= Leo Doerfler =

American audiologist (1919–2004)

Leo G. Doerfler (1919–2004) was the founder of the profession of audiology, the science of hearing and hearing disorders, in the early 1940s. He played a leading role in establishing professional bodies and educational standards for audiology practitioners.

==Early life==
Born June 25, 1919, in New York City to Anna (Steiner) and Gustav Doerfler, he earned degrees in English literature from New York University and Columbia, but then accepted a scholarship at the Central Institute for the Deaf (CID) and earned his master's degree in deaf education. At CID, he also met Alice Turechek, a young teacher of the deaf, who was to be his wife for nearly 57 years until her death in 2000.

In 1941, Doerfler took a job at the Iowa School for the Deaf, then enlisted in the army in 1942. In 1943, the day before he was to be sent to Germany, Doerfler was assigned to be an acoustic officer at Deshon General Hospital in Butler, Pennsylvania. There, he and three others treated soldiers with hearing loss. They were soon joined by Raymond Carhart, and the work they did during the war helped lay the foundation for audiology.

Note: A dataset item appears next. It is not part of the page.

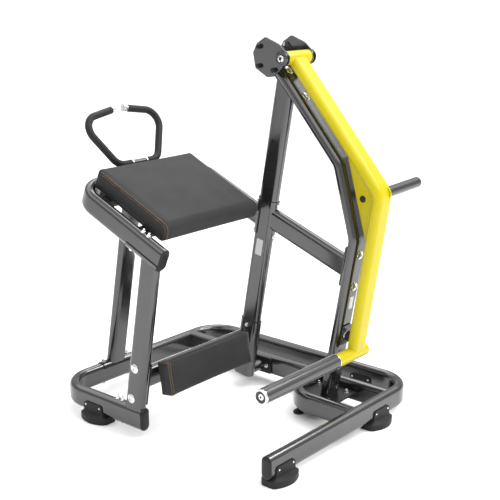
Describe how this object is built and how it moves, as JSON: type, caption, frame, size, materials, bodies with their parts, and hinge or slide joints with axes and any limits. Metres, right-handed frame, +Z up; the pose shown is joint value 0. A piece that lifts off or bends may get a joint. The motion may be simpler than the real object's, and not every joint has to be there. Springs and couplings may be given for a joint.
{
  "type": "glute kickback machine",
  "caption": "Lever machine on a flat-oval tube frame: inclined chest pad, handles, shin pad, and a bent swinging arm with a foot roller and a weight peg.",
  "frame": {"origin": "on the floor, under the middle of the machine's bounding box", "axes": "+X is the way the user's leg kicks the roller, away from the pads; +Y points from the user's station to the lever's post; +Z is up"},
  "size_m": [1.3216, 1.1746, 1.6802],
  "materials": {
    "frame_grey": "smooth dark grey metallic powder coat",
    "dark_steel": "satin near-black powder coat",
    "lever_yellow": "glossy lemon yellow powder coat",
    "black_plastic": "moulded, fine grain",
    "black_rubber": "matt",
    "roller_grey": "smooth grey sleeve with a soft shine",
    "vinyl": "charcoal synthetic leather, fine grain, tan double stitching",
    "plywood": "raw board under the pad",
    "chrome": "bright",
    "bright_steel": "zinc plated"
  },
  "bodies": {
    "frame": {"base_tube_left": "frame_grey", "base_tube_right": "frame_grey", "base_inner_rail": "frame_grey", "base_inner_loop": "frame_grey", "post_front_left": "frame_grey", "post_back_left": "frame_grey", "central_post": "frame_grey", "socket_link": "frame_grey", "shin_crossbar": "frame_grey", "pad_rail": "frame_grey", "brace_tube": "frame_grey", "bent_post": "frame_grey", "pivot_plate_near": "frame_grey", "pivot_plate_far": "frame_grey", "saddle_front_foot": "frame_grey", "saddle_front_top": "frame_grey", "saddle_back_foot": "frame_grey", "saddle_pad_rail": "frame_grey", "saddle_brace": "frame_grey", "central_post_flange": "dark_steel", "post_socket": "dark_steel", "socket_flange": "dark_steel", "crossbar_flange": "dark_steel", "brace_flange": "dark_steel", "head_bracket": "dark_steel", "stop_plate": "dark_steel", "pad_member_back": "dark_steel", "pad_member_front": "dark_steel", "shin_bracket": "dark_steel", "handle_bar": "dark_steel", "handle_mount": "dark_steel", "cap_left_run": "black_plastic", "cap_front_bar": "black_plastic", "cap_pad_rail": "black_plastic", "base_plate": "black_plastic", "foot_left": "black_rubber", "foot_front": "black_rubber", "foot_right": "black_rubber", "foot_back_right": "black_rubber", "foot_back_left": "black_rubber", "levelling_foot": "black_rubber", "grip_near": "black_rubber", "grip_far": "black_rubber", "stop_bumper": "black_rubber", "chest_pad": "vinyl", "shin_pad": "vinyl", "chest_board": "plywood", "handle_cap_near": "chrome", "handle_cap_far": "chrome", "pivot_shaft": "bright_steel"},
    "kick_lever": {"kick_arm": "lever_yellow", "arm_gusset": "lever_yellow", "arm_pivot_tube": "lever_yellow", "arm_foot_bar": "lever_yellow", "pivot_bearing_near": "bright_steel", "pivot_bearing_far": "bright_steel", "weight_peg": "dark_steel", "roller_ring": "chrome", "roller_cap": "chrome"},
    "foot_roller": {"roller_sleeve": "roller_grey"}
  },
  "joints": [
    {"name": "arm_swing", "type": "hinge", "parent": "frame", "child": "kick_lever", "pos_m": [0.1521, 0.204, 1.594], "axis": [0, -1, 0], "range_deg": [0, 60]},
    {"name": "roller_spin", "type": "hinge", "parent": "kick_lever", "child": "foot_roller", "pos_m": [0.5035, -0.196, 0.329], "axis": [0, 1, 0], "continuous": true}
  ]
}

==Establishing audiology==
Acting on Carhart's advice, Doerfler pursued a doctorate in audiology at Northwestern University, becoming only the second person ever to receive a PhD in this field, after which he established an audiology program at the University of Pittsburgh and served as its director for 28 years. He went on to co-develop the well-known Doerfler Stewart Test for pseudohypacusis (non-organic hearing loss). He joined the American Speech-Language-Hearing Association (ASHA) where he served on the executive council, was later elected vice-president and, in 1967, president. As the first chairman of the American Board of Examiners in Speech Pathology and Audiology, he guided ASHA's efforts to accredit audiology programs.

==Academy of Dispensing Audiologists==
In 1976, at age 57, he left academia to start a private dispensing audiology practice in Greensburg, Pennsylvania, outside of Pittsburgh. In 1977, he and seven like-minded audiologists, met in Colorado Springs, Colorado, where they launched the Academy of Dispensing Audiologists. He was elected president and presided over the first ADA convention in 1978. He became an early leader in the movement to establish the "AuD" (Doctor of Audiology).

Writing on ADA's web site, he recalled that tumultuous time: "My academic friends did not support the concept of the ADA and let me know at ASHA conventions and through the mail. Most are now dispensing, although none ever admitted being wrong."

==Supreme Court ruling==
The 1978 Supreme Court ruling in National Society of Professional Engineers versus the United States forced ASHA to lift its ban on dispensing, and Doerfler resumed being active in ASHA. In the 1980s, he fought to have ASHA recognize audiology as a separate profession from speech pathology, and later urged ASHA to endorse the AuD. He lost those battles at the time, but lived to see the association reverse its position on both issues.

==Later life==
Doerfler helped establish the Audiology Co-Op, one of the earliest buying groups, and served as its first president and later chairman of its board. In 1988, he was one of the 31 audiologists who joined James Jerger, PhD, in founding the American Academy of Audiology (AAA).

In 1988, he and 24 other audiologists attended the ADA-sponsored Conference on Professional Education in Chicago, where the campaign for the professional doctorate truly began. Afterwards, he helped create a model curriculum for the AuD and served on the board of the Audiology Foundation of America.

Doerfler died on July 7, 2004 in Oyster Bay Cove, New York.

==Recognition==
Doerfler received many honors and awards, including AAA's first "Career Award in Hearing" in 1994, and ADA's 1991 Wernick Award in recognition of outstanding educational contributions. ADA created the Leo G. Doerfler Award to honor excellence in clinical practice.